Superman's vulnerability to magic isn't a weakness so much as a lack of specialized resistance. He can still tank magical attacks better than most—remember when Shazam (whose powers are magic-based) punched him and it barely phased him? But Wanda doesn't fight with energy blasts; she rewrites the rules. Imagine her whispering 'No more Kryptonians' like she did with mutants in 'House of M.' Game over. Then again, if we use her MCU version, where she gets staggered by ordinary bullets sometimes, Supes wins by default. Comic book power scaling is gloriously inconsistent.
Claire
Claire
2026-04-11 10:36:11
Let's frame this differently: what counts as 'overpowering'? If Wanda traps Superman in a pocket dimension where he lives happily with Lois Lane and their adopted puppies, did she win?
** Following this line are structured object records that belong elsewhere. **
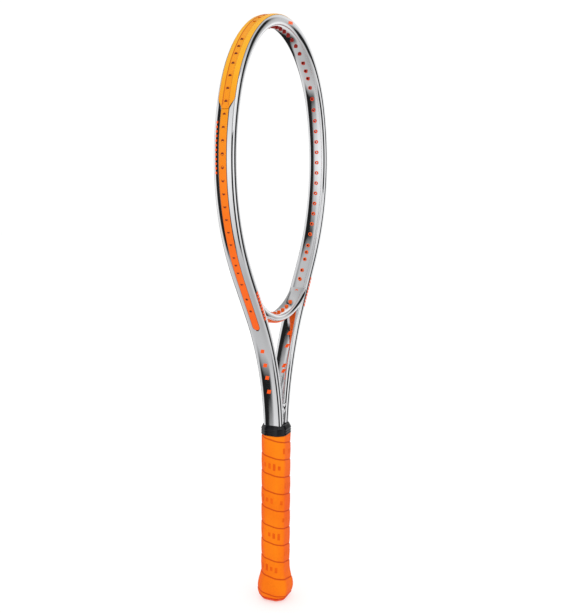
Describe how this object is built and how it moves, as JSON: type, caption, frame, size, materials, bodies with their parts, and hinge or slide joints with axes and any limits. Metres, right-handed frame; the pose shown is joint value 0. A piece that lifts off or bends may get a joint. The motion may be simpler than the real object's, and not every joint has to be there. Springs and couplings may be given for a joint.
{
  "type": "tennis racket",
  "caption": "Unstrung tennis racket: bright chrome-finish hairpin frame with curved bridge, orange head guard and grommet strips, wrapped eight-sided handle and butt cap with a removable door.",
  "frame": {"origin": "centre of the butt end, on the plane of its flat face", "axes": "+Z from the butt to the tip of the head; X lies in the string plane, across the head; Y is square to the string plane"},
  "size_m": [0.2742, 0.0392, 0.6858],
  "materials": {
    "frame_chrome": "mirror-bright metallised lacquer over carbon fibre, with small orange marks",
    "guard_amber": "satin moulded nylon, amber yellow",
    "strip_orange": "satin moulded nylon, orange",
    "pallet_foam": "moulded polyurethane foam",
    "cap_orange": "moulded plastic, orange red",
    "staple_steel": "bright steel wire",
    "grip_orange": "cushioned synthetic grip, orange, embossed",
    "tape_black": "vinyl tape",
    "collar_black": "semi-gloss rubber with raised rings"
  },
  "bodies": {
    "racket": {"frame_tube": "frame_chrome", "throat_bridge": "frame_chrome", "bumper_guard": "guard_amber", "grommet_strip_left": "strip_orange", "grommet_strip_right": "strip_orange", "bridge_grommet_strip": "strip_orange", "handle_pallet_front": "pallet_foam", "handle_pallet_back": "pallet_foam", "butt_cap": "cap_orange", "butt_cap_staples": "staple_steel", "grip_wrap": "grip_orange", "grip_wrap_staple": "staple_steel", "finishing_tape": "tape_black", "grip_collar": "collar_black"},
    "cap_door": {"butt_cap_door": "cap_orange"}
  },
  "joints": [
    {"name": "door_slide", "type": "slide", "parent": "racket", "child": "cap_door", "axis": [0, 0, -1], "range_m": [0, 0.012]}
  ]
}
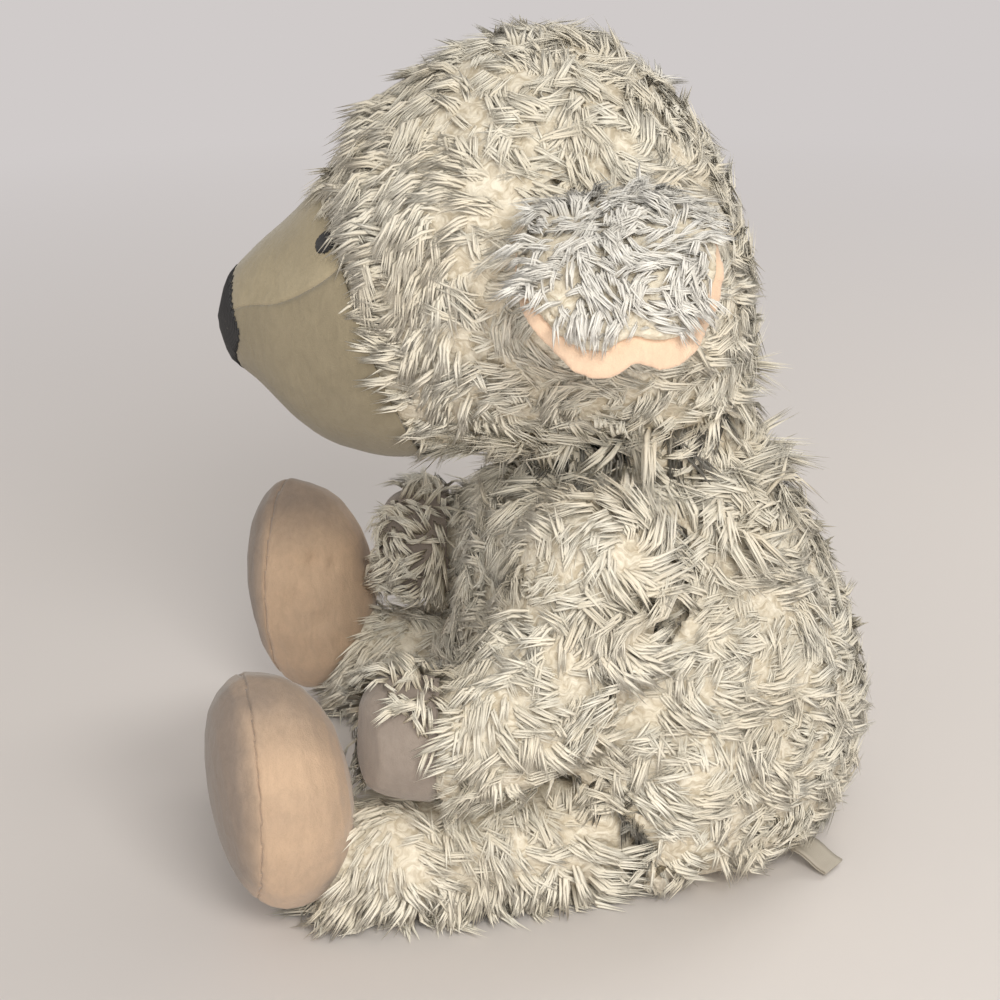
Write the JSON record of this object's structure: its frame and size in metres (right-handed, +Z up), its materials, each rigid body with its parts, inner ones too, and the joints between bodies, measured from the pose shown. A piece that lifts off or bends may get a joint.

Because that's totally in character for her—less about brute force, more about emotional manipulation via reality warping. Meanwhile, Clark could orbit the planet and lob continents at her, but that feels... off-brand. Their conflict would be tragic, not epic. Wanda's greatest feats (erasing mutants, dismantling the Avengers) stem from trauma, while Superman's best moments come from hope.

Honestly? The fight's less interesting than the aftermath. Wanda would probably collapse into self-loathing afterward, and Superman would try to rehabilitate her. That's the real mismatch—her guilt versus his optimism. But if you forced me to pick? Late-night comics binge says Wanda's magic wins... until some cosmic entity resets everything next issue.